Thursday, November 13, 2014
Wyoming Supreme Court Upholds Decision to Pierce the Veil of Single-Member LLC
In the decision rendered last week, the Wyoming Supreme Court has pierced the veil of the single-member LLC. That Court’s determination that issues of tax classification and treatment could be utilized as part of a decision to pierce is troubling. Green Hunter Energy, Inc. v. Western Ecosystems Technology, Inc., No. S-14-0036, 2014 WL 5794332 (Wyoming Nov. 7, 2014).
Green Hunter Energy, Inc. was the sole member of Green Hunter Wind Energy, LLC (the “LLC”). The LLC contracted with Western Ecosystems Technology, Inc. (“Western”) for certain consulting services. Western was never paid for those services. After receiving a judgment in its favor against the LLC exceeding $43,000 and finding the LLC without assets to satisfy the judgment, this action was brought against the corporate member, seeking to pierce the veil of the LLC. Initially, it is worthy of note that the opinion describes piercing as the “extraordinary equitable remedy,” providing further support to the notion that piercing is not of itself a cause of action. Further, the Court noted that this determination, as are all determinations on piercing, must be made “under the specific circumstances of [the] case.” ¶¶ 1, 39.

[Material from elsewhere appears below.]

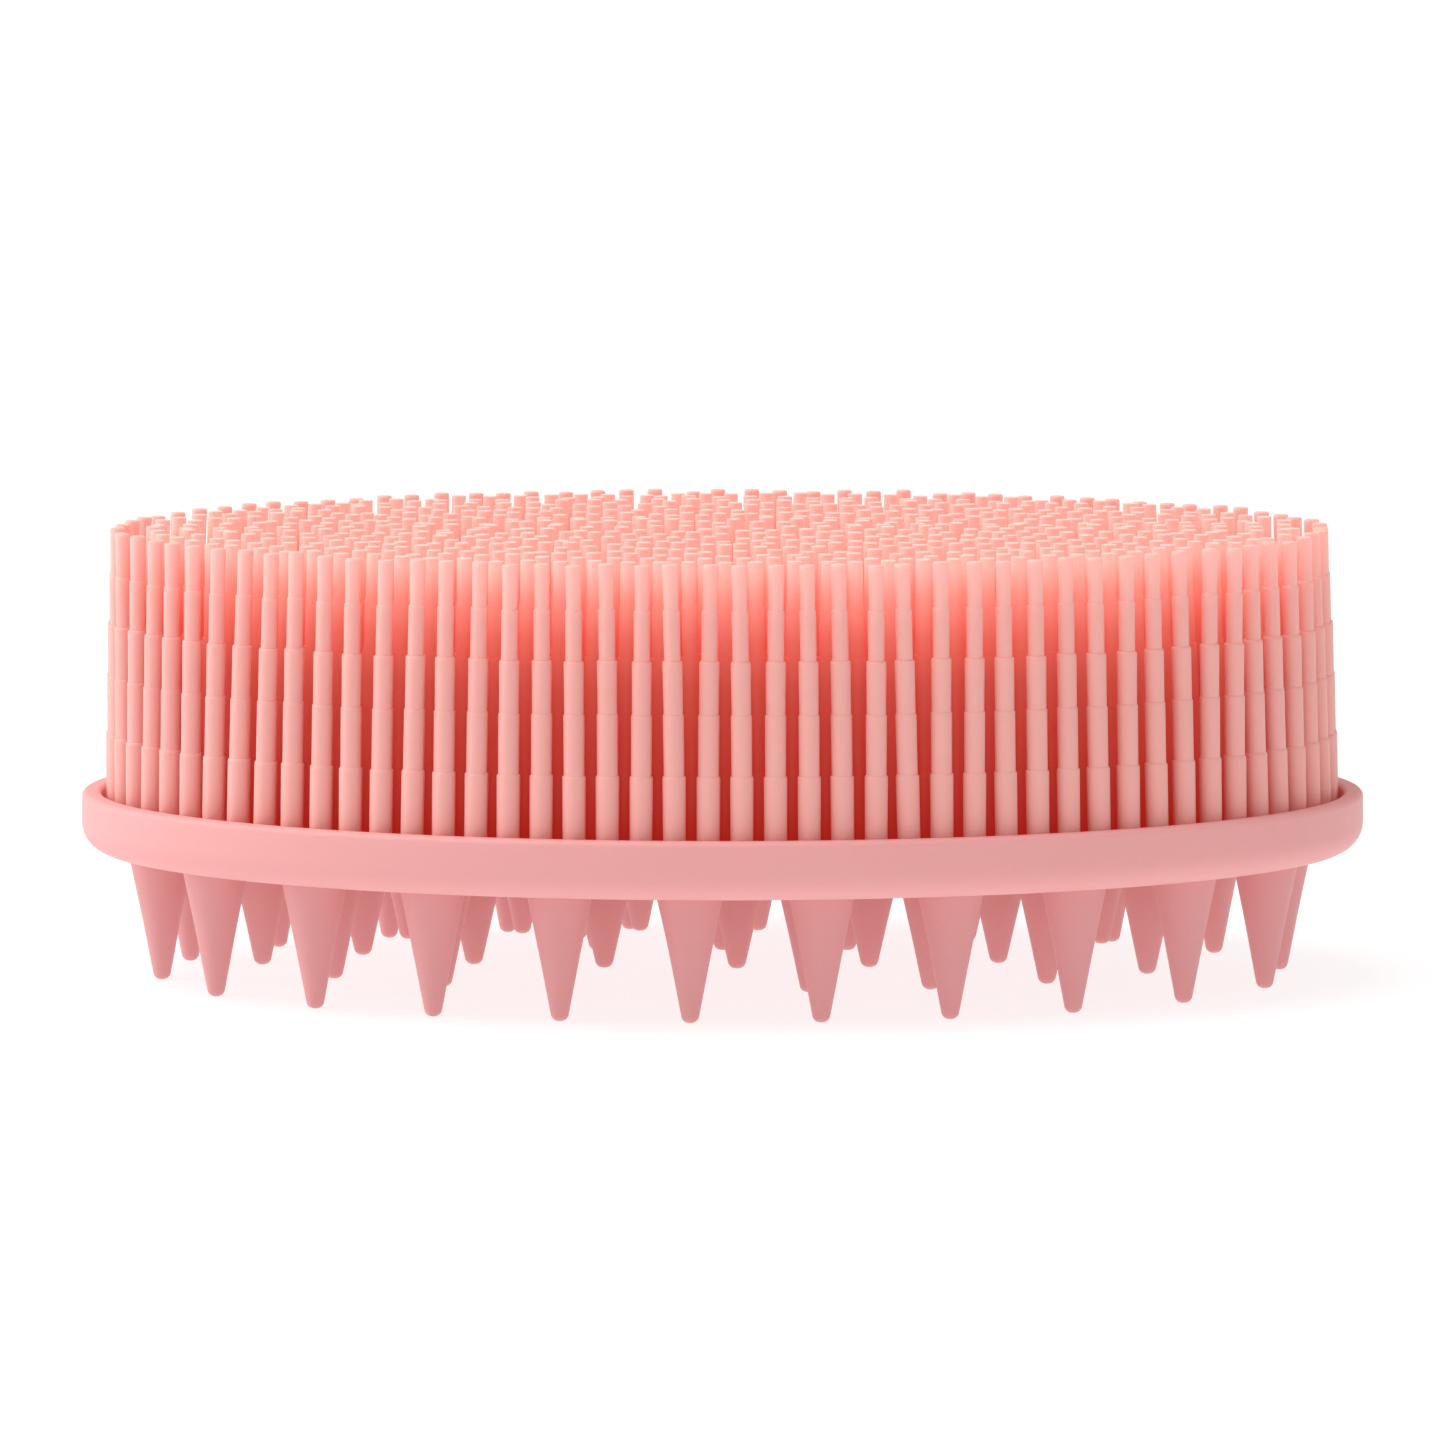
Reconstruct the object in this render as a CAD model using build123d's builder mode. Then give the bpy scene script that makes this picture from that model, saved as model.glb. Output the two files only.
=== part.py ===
from build123d import *
import math
import os

# Double-sided scalp massager brush, all soft silicone. Millimetres, +Z up, +X along the length.
# The origin is on the table under the middle of the brush, which stands on its outer cones.

# --- dish ------------------------------------------------------------------------------------
brush_length = 130.0        # overall, along X
brush_width = 80.8          # overall, along Y
dish_height = 6.0           # underside to rim top
dish_floor = 3.0
rim_wall = 2.0
underside_round = 2.8       # radius round the lower outside edge
rim_round = 0.5             # radius on both edges of the rim top

# --- massage cones ---------------------------------------------------------------------------
cone_length = 13.1          # outer ring, underside to tip: the height the dish stands at
cone_root_radius = 3.35
cone_tip_radius = 0.76      # where the taper would meet the tip plane
cone_tip_round = 0.5
cone_inset_end = 7.85       # dish edge to the outer ring's centre line, at the two ends
cone_inset_side = 8.85      # the same at the two long sides
cone_step_end = 10.15       # from one oval ring to the next, along X
ring_counts = (22, 18, 12)  # cones in each oval ring, outermost first
ring_starts = (9.75, 8.6, 1.45)  # arc length from the front middle to each ring's first cone
middle_count = 3            # cones in the straight middle row
middle_pitch = 12.7
bowl_depth = 2.5            # how much shorter the middle row is, so the tips hug a head

# --- how a cone leans ------------------------------------------------------------------------
pivot_depth = 1.9           # the lean is centred this far below the dish's underside
root_gap = 0.12             # between a cone's domed root and its seat in the dish

# --- bristle pad -----------------------------------------------------------------------------
pad_thickness = 1.2
pad_gap = 0.1               # bond line between the pad and the dish, all round
bristle_pitch = 3.3         # along a ring, and from ring to ring
bristle_rim_gap = 0.5       # outermost bristle to the rim's inner wall
bristle_start = 1.9         # arc length from the front middle to the outermost ring's first bristle
bristle_least_gap = 0.2     # between the roots of any two bristles
bristle_root_radius = 1.12  # at the web
bristle_waist_radius = 1.05  # where the thick lower part ends
bristle_shaft_radius = 0.92  # where the thin upper part starts, a step in from the waist
bristle_tip_radius = 0.74
bristle_waist_height = 13.8  # web to the step
bristle_height = 28.4       # web to the tip

arc_samples = 1440          # chords that stand for an oval when a ring is spaced out


# --- derived places --------------------------------------------------------------------------
half_length = brush_length / 2
half_width = brush_width / 2
underside = cone_length
rim_top = underside + dish_height
floor_top = underside + dish_floor
web_bottom = floor_top + pad_gap
web_top = web_bottom + pad_thickness
inner_half_length = half_length - rim_wall
inner_half_width = half_width - rim_wall

cone_ring_half_length = half_length - cone_inset_end
cone_ring_half_width = half_width - cone_inset_side
cone_ring_step_side = cone_ring_half_width / len(ring_counts)

pivot_height = underside - pivot_depth
root_dome_radius = math.hypot(cone_root_radius, pivot_depth)
seat_radius = root_dome_radius + root_gap


def ring_points(half_a, half_b, count, start):
    """Points spaced evenly along an oval, counted from `start` past its front middle."""
    turn = 2 * math.pi / arc_samples
    oval = [
        (half_a * math.sin(turn * i), -half_b * math.cos(turn * i))
        for i in range(arc_samples + 1)
    ]
    travelled = [0.0]
    for here, there in zip(oval, oval[1:]):
        travelled.append(travelled[-1] + math.dist(here, there))
    around = travelled[-1]
    points = []
    for k in range(count):
        want = (start + around * k / count) % around
        i = max(j for j in range(arc_samples) if travelled[j] <= want)
        part = (want - travelled[i]) / (travelled[i + 1] - travelled[i])
        points.append(
            tuple(p + (q - p) * part for p, q in zip(oval[i], oval[i + 1]))
        )
    return points


def oval_perimeter(half_a, half_b):
    """Length round an oval, by Ramanujan's formula."""
    h = ((half_a - half_b) / (half_a + half_b)) ** 2
    return math.pi * (half_a + half_b) * (1 + 3 * h / (10 + math.sqrt(4 - 3 * h)))


def cone_places():
    """Every cone's (x, y) and how far its tip stands above the table, outer ring first."""
    places = []
    for ring, (count, start) in enumerate(zip(ring_counts, ring_starts)):
        half_a = cone_ring_half_length - ring * cone_step_end
        half_b = cone_ring_half_width - ring * cone_ring_step_side
        lift = bowl_depth * (1 - (half_b / cone_ring_half_width) ** 2)
        places += [(x, y, lift) for x, y in ring_points(half_a, half_b, count, start)]
    for k in range(middle_count):
        places.append(((k - (middle_count - 1) / 2) * middle_pitch, 0.0, bowl_depth))
    return places


def bristle_places():
    """Every bristle's (x, y): oval rings one pitch apart, then a straight row in the middle.

    Every second ring starts half a pitch earlier, so its bristles stand behind the gaps of the
    ring outside it. Where narrow rings pinch together, a bristle that would crowd one already
    placed is left out.
    """
    half_a = inner_half_length - bristle_rim_gap - bristle_root_radius
    half_b = inner_half_width - bristle_rim_gap - bristle_root_radius
    wanted = []
    ring = 0
    while half_b > 0:
        count = round(oval_perimeter(half_a, half_b) / bristle_pitch)
        start = bristle_start - ring % 2 * bristle_pitch / 2
        wanted += ring_points(half_a, half_b, count, start)
        half_a -= bristle_pitch
        half_b -= bristle_pitch
        ring += 1
    steps_out = int(half_a / bristle_pitch)
    wanted += [(k * bristle_pitch, 0.0) for k in range(-steps_out, steps_out + 1)]

    places = []
    least_apart = 2 * bristle_root_radius + bristle_least_gap
    for place in wanted:
        if all(math.dist(place, other) >= least_apart for other in places):
            places.append(place)
    return places


def make_tray(places):
    """The dish: floor, rim and the domed seats under it that carry the cones."""
    with BuildPart() as tray:
        with BuildSketch(Plane.XY.offset(underside)):
            Ellipse(half_length, half_width)
        extrude(amount=dish_height)
        fillet(tray.edges().sort_by(Axis.Z)[0], radius=underside_round)
        with BuildSketch(Plane.XY.offset(floor_top)):
            Ellipse(inner_half_length, inner_half_width)
        extrude(amount=rim_top - floor_top, mode=Mode.SUBTRACT)
        fillet(tray.faces().sort_by(Axis.Z)[-1].edges(), radius=rim_round)
        with Locations(*[(x, y, pivot_height) for x, y, lift in places]):
            Sphere(seat_radius, mode=Mode.SUBTRACT)
    tray.part.label = "tray"
    return tray.part


def make_cone(name, x, y, lift):
    """One massage cone: rounded tip, straight taper, domed root that sits in the dish."""
    with BuildPart() as cone:
        with BuildSketch(Plane.XZ.offset(-y)):
            with BuildLine():
                Polyline(
                    (x, pivot_height + root_dome_radius),
                    (x, lift),
                    (x + cone_tip_radius, lift),
                    (x + cone_root_radius, underside),
                )
                RadiusArc(
                    (x + cone_root_radius, underside),
                    (x, pivot_height + root_dome_radius),
                    -root_dome_radius,
                )
            make_face()
        revolve(axis=Axis((x, y, 0), (0, 0, 1)))
        tip_edge = cone.edges().filter_by(GeomType.CIRCLE).sort_by(Axis.Z)[0]
        fillet(tip_edge, radius=cone_tip_round)
    cone.part.label = name
    return cone.part


def make_bristle():
    """One bristle, standing on the origin: a thick lower part that steps in to a thinner shaft."""
    with BuildPart() as bristle:
        with BuildSketch(Plane.XZ):
            with BuildLine():
                Polyline(
                    (0, 0),
                    (bristle_root_radius, 0),
                    (bristle_waist_radius, bristle_waist_height),
                    (bristle_shaft_radius, bristle_waist_height),
                    (bristle_tip_radius, bristle_height),
                    (0, bristle_height),
                    close=True,
                )
            make_face()
        revolve(axis=Axis.Z)
    return bristle.part


def make_bristle_pad(bristle, places):
    """The web that lines the dish, with every bristle moulded on."""
    with BuildPart() as pad:
        with BuildSketch(Plane.XY.offset(web_bottom)):
            Ellipse(inner_half_length - pad_gap, inner_half_width - pad_gap)
        extrude(amount=pad_thickness)
        with Locations(*[(x, y, web_top) for x, y in places]):
            add(bristle)
    pad.part.label = "bristle_pad"
    return pad.part


os.makedirs("parts", exist_ok=True)
cones = cone_places()
bristles = bristle_places()
print("cones", len(cones), "bristles", len(bristles))

export_step(make_tray(cones), "parts/tray.step")
for number, (x, y, lift) in enumerate(cones, start=1):
    name = f"cone_{number:02d}"
    export_step(make_cone(name, x, y, lift), f"parts/{name}.step")
export_step(make_bristle_pad(make_bristle(), bristles), "parts/bristle_pad.step")
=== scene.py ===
import math

import bpy
import numpy as np
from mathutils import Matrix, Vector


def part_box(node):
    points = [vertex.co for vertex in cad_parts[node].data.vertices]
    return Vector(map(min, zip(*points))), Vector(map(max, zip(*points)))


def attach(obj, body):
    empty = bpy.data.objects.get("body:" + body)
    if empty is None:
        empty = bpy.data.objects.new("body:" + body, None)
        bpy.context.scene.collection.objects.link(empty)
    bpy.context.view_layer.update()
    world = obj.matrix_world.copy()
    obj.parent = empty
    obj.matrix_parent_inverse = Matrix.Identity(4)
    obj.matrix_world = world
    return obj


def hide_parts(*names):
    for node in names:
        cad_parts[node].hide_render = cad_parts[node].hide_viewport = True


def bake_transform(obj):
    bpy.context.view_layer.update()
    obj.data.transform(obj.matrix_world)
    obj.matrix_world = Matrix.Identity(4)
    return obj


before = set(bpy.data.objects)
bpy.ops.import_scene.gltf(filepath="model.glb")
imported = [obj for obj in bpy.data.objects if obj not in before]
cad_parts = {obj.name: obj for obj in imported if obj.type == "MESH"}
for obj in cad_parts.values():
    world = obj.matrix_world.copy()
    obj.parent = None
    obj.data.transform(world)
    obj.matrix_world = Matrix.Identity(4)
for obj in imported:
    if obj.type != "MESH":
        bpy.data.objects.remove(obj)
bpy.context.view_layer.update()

mm = 0.001
shapeRandom = np.random.default_rng(21)

# the frame's own sizes, in millimetres
trayLow, trayHigh = (np.array(corner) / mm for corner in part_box("tray"))
padLow, padHigh = (np.array(corner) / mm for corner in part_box("bristle_pad"))
halfLength, halfWidth = trayHigh[0], trayHigh[1]
underside, rimTop = trayLow[2], trayHigh[2]
webBottom, webTop, bristleTop = padLow[2], padLow[2] + 1.2, padHigh[2]      # the web is 1.2 mm thick
coneNodes = sorted(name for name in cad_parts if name.startswith("cone_"))
print("frame loaded:", len(coneNodes), "cones, dish", (trayHigh - trayLow).round(1), "mm")


# ---- meshes from arrays ----

# quads between neighbouring rows of a grid whose last column joins its first
def ringQuads(rows, columns):
    row, column = np.meshgrid(np.arange(rows - 1), np.arange(columns), indexing="ij")
    beside = (column + 1) % columns
    corners = [row * columns + column, row * columns + beside,
               (row + 1) * columns + beside, (row + 1) * columns + column]
    return np.stack(corners, axis=-1).reshape(-1, 4)


# triangles that close the first and last rows of such a grid round two points that follow its own
def poleFans(rows, columns):
    first = np.arange(columns)
    second = (first + 1) % columns
    last = (rows - 1) * columns
    low = np.stack([np.full(columns, rows * columns), second, first], axis=-1)
    high = np.stack([np.full(columns, rows * columns + 1), last + first, last + second], axis=-1)
    return [low, high]


# a section swept round an oval: each section point is moved in along the oval's normal by its inset
def sweptRows(oval, normal, inset, height):
    around = oval[None] - normal[None] * inset[..., None]
    return np.concatenate([around, np.repeat(height[:, None, None], len(oval), axis=1)], axis=2)


# a mesh piece from points in millimetres and one or more arrays of faces, each n faces x corners
def makePiece(name, points, faceArrays, material, sharpAngle=None):
    mesh = bpy.data.meshes.new(name)
    mesh.vertices.add(len(points))
    mesh.vertices.foreach_set("co", (points * mm).astype(np.float32).ravel())
    corners = np.concatenate([faces.ravel() for faces in faceArrays])
    sizes = np.concatenate([np.full(len(faces), faces.shape[1]) for faces in faceArrays])
    mesh.loops.add(len(corners))
    mesh.loops.foreach_set("vertex_index", corners.astype(np.int32))
    mesh.polygons.add(len(sizes))
    mesh.polygons.foreach_set("loop_start", (np.cumsum(sizes) - sizes).astype(np.int32))
    mesh.polygons.foreach_set("use_smooth", np.ones(len(sizes), dtype=bool))
    mesh.update(calc_edges=True)
    mesh.validate()
    if sharpAngle is not None:
        mesh.set_sharp_from_angle(angle=math.radians(sharpAngle))
    mesh.materials.append(material)
    piece = bpy.data.objects.new(name, mesh)
    bpy.context.scene.collection.objects.link(piece)
    return piece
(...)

The single-member LLC had, for itself, no employees. Rather, employees of the parent corporation perform services on behalf of the LLC. The most damning factor in support of piercing was the under capitalization of the LLC. Essentially, it had no ongoing capital. Rather, from time to time, the parent corporation would contribute certain amounts to the LLC with the direction that certain invoices be satisfied. Needless to say, no contribution was ever made for the purpose of satisfying the plaintiff’s invoices. This control of what invoices would (and would not) be satisfied also indicated the parents inappropriate domination of the LLC’s activities.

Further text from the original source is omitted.